Blah, blah, blah, BLAH BLAH BLAH BLAAAAHHH!!!!

All
the while, the endless debate about Boise State is accompanied by highlights of
the Broncos beating the Hokies at FedExField. Highlights of the blocked punt,
highlights of the TD catch by their tight end, highlights of their long TD run,
highlights of their winning TD pass. Highlights, highlights, highlights, one
right after the other, of one of the most painful losses in VT football history.
(Yeah, I said it. It was.) Those ultra-cool black uniforms the Hokies wore will
forever be tainted with the stain of having lost that game.

It has, quite frankly, sucked. I’ve never been so miserable during a six-game
winning streak. All I can keep thinking is, "That was supposed to be
us." I’m sick of hearing about Boise State, and if the Hokies had just
beaten them, I wouldn’t be subjected to this endless, annoying,
fingernails-on-a-blackboard argument about Boise State and the national
championship. If the Hokies had just taken care of business, the 2010 BSU
football team would have been relegated to the trash bin of history. Instead,
they have been in the forefront of nearly every college football discussion in
the last two months. Blech.

Um … what? What’s that you say? The Hokies have a football game tonight?
And it’s not against Boise State?

Sorry, I just had to get that off my chest. It has been simmering for two
months now.

And yes, my Boise State rant is relevant to tonight’s Thursday night showcase
against Georgia Tech. Tonight’s game in Lane Stadium is the first step of
putting that miserable Boise State experience, and the subsequent two months of
being jabbed with that Boise State needle constantly, into the rear view mirror.
It’s time to make this season about what comes next, instead of what happened on
Monday, September 6th.

Tonight is all about shedding the past and looking to the future, and the
loss to Boise State isn’t the only part of the past that needs to be shed. The
loss to Georgia Tech in Atlanta last season is another bad memory that needs to
be flushed.

If you go back to October 17th, 2009, the Hokies entered that game feeling as
if the ACC Championship was their birthright. VT had won 3 of 5 ACC
Championships since entering the conference in 2004, including two in a row in
2007 and 2008, and there was no indication that things were going to be any
different in 2009. The 28-23 loss that night changed all that. It was a shocker,
and the hangover lingered into the next game, a 20-17 home loss on Thursday
night to North Carolina
, of all things.

So the ACC Championship went somewhere else last year. That’s hard to
stomach. It doesn’t belong in Atlanta, for crying out loud. The trophy belongs
in Blacksburg.

Tonight is all about redemption, redemption for last season and the first two
games of this season. Tonight is about the future, a future that I hope will
include a Coastal Division championship and a great ACC Championship game in
Charlotte, followed by the ACC Championship trophy returning to Blacksburg.

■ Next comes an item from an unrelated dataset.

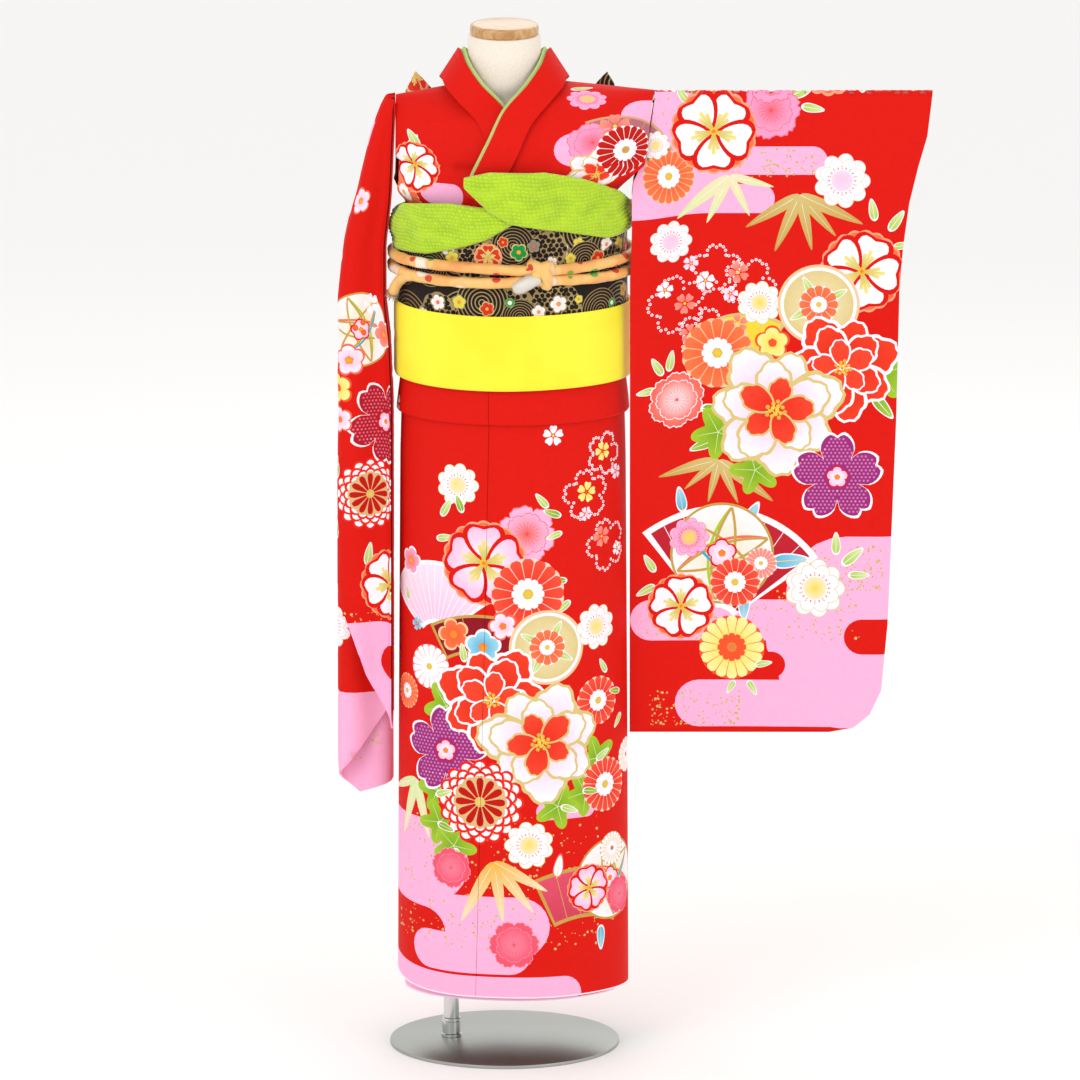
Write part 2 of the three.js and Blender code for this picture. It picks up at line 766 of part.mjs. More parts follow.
function foldedSurface(inset, side) {
  const cache = new Map();
  return (t, v) => {
    const low = read(FOLD_BOTTOM, t) + inset;
    const z = clamp(mix(low, 1096 - inset, v), low, 1096 - inset);
    const key = Math.round(z * 10);
    if (!cache.has(key)) cache.set(key, meanderAt(z));
    const line = cache.get(key);
    const at = clamp(t, 0, 1) * MEANDER_STEPS;
    const i = Math.min(MEANDER_STEPS - 1, Math.floor(at));
    const [x0, y0] = line[i];
    const [x1, y1] = line[i + 1];
    const dx = x1 - x0;
    const dy = y1 - y0;
    const size = Math.hypot(dx, dy);
    const over = t < 0 ? -3 : t > 1 ? 3 : 0;
    const endRound = Math.min(1, v * 60, (1 - v) * 60);
    const half = Math.max(0.25, (FOLDED_WALL + 1.1) * (0.45 + 0.55 * endRound) - inset);
    const baseY = -read(RUN_DEPTH, z) / 2 + 4;
    return vec(
      read(FOLD_INNER, z) + mix(x0, x1, at - i) + (side * half * dy) / size + (over * dx) / size,
      baseY + mix(y0, y1, at - i) - (side * half * dx) / size + (over * dy) / size,
      z,
    );
  };
}
const foldRows = [0, 0.008, 0.2, 0.4, 0.6, 0.78, 0.9, 0.985, 1];
const foldColumns = range(0, 1, 19);
const innerColumns = [-0.02, ...range(0.025, 0.975, 16)];
add(
  "sleeve_right",
  cut(
    lens(foldColumns, foldRows, foldedSurface(0, 1), foldedSurface(0, -1)),
    lens(innerColumns, foldRows, foldedSurface(FOLDED_WALL, 1), foldedSurface(FOLDED_WALL, -1)),
  ),
  PRINT,
  0.6,
);

// Sash wrap: a stiff brocade band with one lap at the back.
const sashPlace = (offset) => (u, z) => bodyPoint(u, clamp(z, 800, 985), offset).setZ(z);
add(
  "obi_wrap",
  cloth(range(-Math.PI, Math.PI - Math.PI / 18, 35), range(OBI_BOTTOM, OBI_TOP, 2), sashPlace(OBI_OFFSET), SASH, true),
  BROCADE,
  0.7,
);

// Padded cord: two strands round the sash, a knot in front and a tufted free end.
const strand = (z) =>
  Array.from({ length: 36 }, (_, i) => {
    const phi = (2 * Math.PI * i) / 36;
    const close = Math.exp(-Math.pow((phi - 1.33) / 0.35, 2));
    return bodyPoint(phi, z, OBI_OFFSET + SASH / 2 + CORD_RADIUS + SEAM_GAP).setZ(mix(z, 911, 0.2 * close));
  });
const knotAt = bodyPoint(1.33, 911, OBI_OFFSET + SASH / 2 + CORD_RADIUS + 4.2);
const tailStart = bodyPoint(2.6, 904, OBI_OFFSET + SASH / 2 + CORD_RADIUS + 1);
const tail = cord(
  [
    tailStart,
    bodyPoint(2.75, 896, OBI_OFFSET + SASH / 2 + CORD_RADIUS + 2),
    bodyPoint(2.85, 882, OBI_OFFSET + SASH / 2 + CORD_RADIUS + 3),
    bodyPoint(2.9, 868, OBI_OFFSET + SASH / 2 + CORD_RADIUS + 3),
  ],
  CORD_RADIUS,
  6,
  false,
  3,
);
add(
  "obijime",
  join(
    cord(strand(919), CORD_RADIUS, 40, true, 3),
    cord(strand(903), CORD_RADIUS, 40, true, 3),
    ball(knotAt.x, knotAt.y, knotAt.z, 12, 9, 14),
    ball(knotAt.x - 17, knotAt.y - 1, knotAt.z - 4, 14, 6.5, 9),
    tail,
  ),
  CORD_COLOR,
  0.5,
);

// Bustle cloth: two soft ends that cross in front above the sash.
const OVER_TOP = [
  [-0.6, 972],
  [0.12, 978],
  [0.4, 996],
  [0.9, 1018],
  [1.3, 1030],
  [1.75, 1031],
  [1.95, 1024],
];
const OVER_BOTTOM = [
  [0.12, 948],
  [0.6, 946],
  [1.2, 962],
  [1.6, 972],
  [1.75, 985],
  [1.95, 1012],
];
const UNDER_TOP = [
  [1.5, 985],
  [2.1, 992],
  [2.6, 985],
  [3.0, 967],
];
const UNDER_BOTTOM = [
  [1.5, 950],
  [1.9, 945],
  [2.4, 930],
  [3.0, 925],
];
function bustle(top, bottom, from, to, lift) {
  return cloth(
    range(from, to, 16),
    range(0, 1, 4),
    (phi, v) => {
      const z = mix(read(bottom, phi), read(top, phi), v);
      const bulge = 3 * Math.sin(Math.PI * v);
      const offset = OBI_OFFSET + 5.4 + lift * smooth(phi, 1.05, 1.45);
      return bodyPoint(phi, Math.min(z, 985), offset + bulge).setZ(z);
    },
    4,
  );
}
add("obiage_over", bustle(OVER_TOP, OVER_BOTTOM, -1.56, 1.95, 7.8), LIME, 0.7);
add("obiage_under", bustle(UNDER_TOP, UNDER_BOTTOM, 1.5, 4.7, 0), LIME, 0.7);

// Bow at the back: two pleated loops, the knot between them and the hanging drum.
const BOW_X = 8;
const WING_WALL = 2.4;
const WING_ROOT = 22.2;
function wingSurface(sign, inset, side) {
  return (u, v) => {
    const low = [mix(WING_ROOT, 120, u), mix(966, 930, u)];
    const high = [mix(WING_ROOT, 108, u), mix(1004, 1100, u)];
    const out = mix(low[0], high[0], v) + 15 * Math.sin(Math.PI * clamp(v, 0, 1)) * u * u;
    const pleat = 2.6 * Math.cos(5 * Math.PI * v) * (1 - u) * Math.min(1, 6 * u);
    const deep = Math.max(0.3, mix(3.4, 8, Math.sin(Math.PI * Math.min(1, u * 0.8))) - inset);
    const end = u > 0.97 && !inset ? 0.5 : 1;
    return vec(BOW_X + sign * out, 116.5 + pleat + side * deep * end, mix(low[1], high[1], v));
  };
}
function wing(sign) {
  return cut(
    lens(range(0, 1, 6), range(0, 1, 10), wingSurface(sign, 0, 1), wingSurface(sign, 0, -1)),
    lens(
      range(-0.03, 0.965, 6),
      range(-0.1, 1.1, 12),
      wingSurface(sign, WING_WALL, 1),
      wingSurface(sign, WING_WALL, -1),
    ),
  );
}
add("bow_loop_left", wing(1), BROCADE, 0.7);
add("bow_loop_right", wing(-1), BROCADE, 0.7);

const KNOT_DEPTH = 29;
const KNOT_Y = 130.6;
const knot = new THREE.SphereGeometry(1, 14, 10);
const knotAtPoints = knot.attributes.position;
for (let i = 0; i < knotAtPoints.count; i++) {
  const square = (value, half) => half * Math.sign(value) * Math.pow(Math.abs(value), 0.55);
  knotAtPoints.setXYZ(
    i,
    BOW_X + square(knotAtPoints.getX(i), 22),
    KNOT_Y + square(knotAtPoints.getY(i), KNOT_DEPTH),
    986 + square(knotAtPoints.getZ(i), 28),
  );
}
add("bow_knot", knot, BROCADE, 0.7);

function roundedLoop(inset) {
  const shape = new THREE.Shape();
  const [y0, y1, z0, z1] = [128 + inset, 158 - inset, 800 + inset, 958.4 - inset];
  const r = 13 - inset;
  shape.moveTo(y0 + r, z0);
  shape.lineTo(y1 - r, z0);
  shape.quadraticCurveTo(y1, z0, y1, z0 + r);
  shape.lineTo(y1, z1 - r);
  shape.quadraticCurveTo(y1, z1, y1 - r, z1);
  shape.lineTo(y0 + r, z1);
  shape.quadraticCurveTo(y0, z1, y0, z1 - r);
  shape.lineTo(y0, z0 + r);
  shape.quadraticCurveTo(y0, z0, y0 + r, z0);
  return shape;
}
const DRUM_WIDTH = 150;
const drumShape = roundedLoop(0);
drumShape.holes.push(roundedLoop(SASH));
const drum = new THREE.ExtrudeGeometry(drumShape, {
  depth: DRUM_WIDTH,
  bevelEnabled: false,
  curveSegments: 5,
});
drum.applyMatrix4(
  new THREE.Matrix4().makeBasis(vec(0, 1, 0), vec(0, 0, 1), vec(1, 0, 0)),
);
drum.translate(BOW_X - DRUM_WIDTH / 2, 0, 0);
add("bow_drum", drum, BROCADE, 0.7);

// Soft under-sash over the lower edge of the brocade.
add(
  "shigoki_wrap",
  cloth(
    range(-Math.PI, Math.PI - Math.PI / 18, 35),
    [779, 786, 857, 864],
    (u, z) => bodyPoint(u, 800, OBI_OFFSET + 3 + (z > 783 && z < 860 ? 1.5 : 0)).setZ(z),
    2.4,
    true,
  ),
  YELLOW,
  0.6,
);

// Its knot at the back with two hanging tails.
function sashTail(sign) {
  return cloth(
    range(-1, 1, 6),
    range(0, 1, 8),
    (u, v) => {
      const half = mix(9, 30, smooth(v, 0, 0.35));
      const fold = 2.6 * Math.cos(3 * Math.PI * u) * smooth(v, 0, 0.3);
      const back = mix(110.5, 104.5, smooth(v, 0, 0.4));
      return vec(BOW_X + sign * mix(10, 37, smooth(v, 0, 0.4)) + u * half, back + fold, mix(818, 505 - sign * 12, v));
    },
    2,
  );
}
add(
  "shigoki_knot",
  join(ball(BOW_X, 109.95, 824, 24, 9, 19, 10), sashTail(1), sashTail(-1)),
  YELLOW,
  0.6,
);

export default group;
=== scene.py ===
import math
import random

import bpy
import numpy as np
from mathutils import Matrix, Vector, noise
from mathutils.geometry import delaunay_2d_cdt


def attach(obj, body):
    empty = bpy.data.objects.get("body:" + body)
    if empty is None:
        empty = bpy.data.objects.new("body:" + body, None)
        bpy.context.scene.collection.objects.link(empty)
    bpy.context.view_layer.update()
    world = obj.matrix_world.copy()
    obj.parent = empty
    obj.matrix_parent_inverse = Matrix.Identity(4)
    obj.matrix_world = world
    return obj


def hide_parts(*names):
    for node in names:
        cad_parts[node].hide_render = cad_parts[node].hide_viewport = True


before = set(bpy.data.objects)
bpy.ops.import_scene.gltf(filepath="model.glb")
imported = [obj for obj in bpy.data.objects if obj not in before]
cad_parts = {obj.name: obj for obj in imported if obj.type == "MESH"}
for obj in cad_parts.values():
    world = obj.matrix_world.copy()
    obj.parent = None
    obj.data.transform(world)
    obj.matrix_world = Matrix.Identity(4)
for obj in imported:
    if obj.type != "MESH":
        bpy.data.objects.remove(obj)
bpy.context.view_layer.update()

# Camera, light and floor.
# A long lens from thirteen degrees above, as a catalogue picture of a dress form is taken.
# The floor is plain pale paper and the light comes from wide soft boxes.
MM = 0.001
VIEW_HEIGHT_DEG = 13.0
PIXEL_MM = 1.13
PHOTO_SIDE = 1080
AXIS_PX = (504.5, 1043.5)
VIEW_COS = math.cos(math.radians(VIEW_HEIGHT_DEG))
VIEW_SIN = math.sin(math.radians(VIEW_HEIGHT_DEG))
LENS_MM = 800
SENSOR_MM = 36

aim_x = (PHOTO_SIDE / 2 - AXIS_PX[0]) * PIXEL_MM * MM
aim_up = (AXIS_PX[1] - PHOTO_SIDE / 2) * PIXEL_MM * MM
camera_away = PHOTO_SIDE * PIXEL_MM * MM * LENS_MM / SENSOR_MM
camera = bpy.data.objects.new("camera", bpy.data.cameras.new("camera"))
camera.data.lens = LENS_MM
camera.data.sensor_width = SENSOR_MM
camera.data.clip_end = 100
camera.location = (aim_x, -camera_away * VIEW_COS, aim_up / VIEW_COS + camera_away * VIEW_SIN)
camera.rotation_euler = (math.radians(90 - VIEW_HEIGHT_DEG), 0, 0)
bpy.context.scene.collection.objects.link(camera)
bpy.context.scene.camera = camera

world = bpy.data.worlds.new("studio")
bpy.context.scene.world = world
world.use_nodes = True
world.node_tree.nodes["Background"].inputs["Color"].default_value = (1, 1, 1, 1)
world.node_tree.nodes["Background"].inputs["Strength"].default_value = 0.98
bpy.context.scene.view_settings.view_transform = "Standard"


def soft_box(name, place, size, watts):
    """A square area lamp turned to the middle of the dress; its place and size in metres."""
    lamp = bpy.data.objects.new(name, bpy.data.lights.new(name, "AREA"))
    lamp.data.energy = watts
    lamp.data.size = size
    lamp.location = place
    lamp.rotation_euler = (Vector((0.1, 0, 0.6)) - Vector(place)).to_track_quat("-Z", "Y").to_euler()
    bpy.context.scene.collection.objects.link(lamp)


soft_box("key_box", (-1.6, -2.6, 2.6), 1.6, 24)
soft_box("fill_box", (2.4, -2.2, 1.6), 1.8, 12)
soft_box("back_box", (0.4, 2.6, 2.4), 1.8, 14)


def linear(hex_color):
    """An sRGB hex colour as linear red, green, blue and full alpha."""
    parts = [int(hex_color[i : i + 2], 16) / 255 for i in (1, 3, 5)]
    return tuple(c / 12.92 if c <= 0.04045 else ((c + 0.055) / 1.055) ** 2.4 for c in parts) + (1.0,)


def node(material, kind, inputs=(), links=(), **settings):
    """Adds a node with its settings, its plain input values and its links from other outputs."""
    tree = material if isinstance(material, bpy.types.NodeTree) else material.node_tree
    made = tree.nodes.new(kind)
    for key, value in settings.items():
        setattr(made, key, value)
    for key, value in dict(inputs).items():
        made.inputs[key].default_value = value
    for key, output in dict(links).items():
        tree.links.new(output, made.inputs[key])
    return made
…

It has been a long, hard frustrating wait to get to this crucial November
stretch. So show up in Lane Stadium tonight and let it all out. Don’t sit on
your hands, and don’t fret about being cold or wet. We only get a couple
opportunities like this a year, so do your part to make it happen.

If you’re in the area early enough, or you’re tailgating in the lots in the
afternoon, show up for the pre-game walk, which takes place on Spring Road
around 5:30. Nothing gets football players fired up like fans lining the streets
two hours before kickoff. Except for maybe running out of the tunnel to
"Enter Sandman," but Hokie fans have got that part down pat.

The march to the 2010 ACC Championship starts tonight, folks. It’s not going
to be easy, and it’s going to take just as much effort from the fans as it is
the team. It all goes together, so be there, and give it everything you’ve got.
It’s been a long wait. Time to uncork.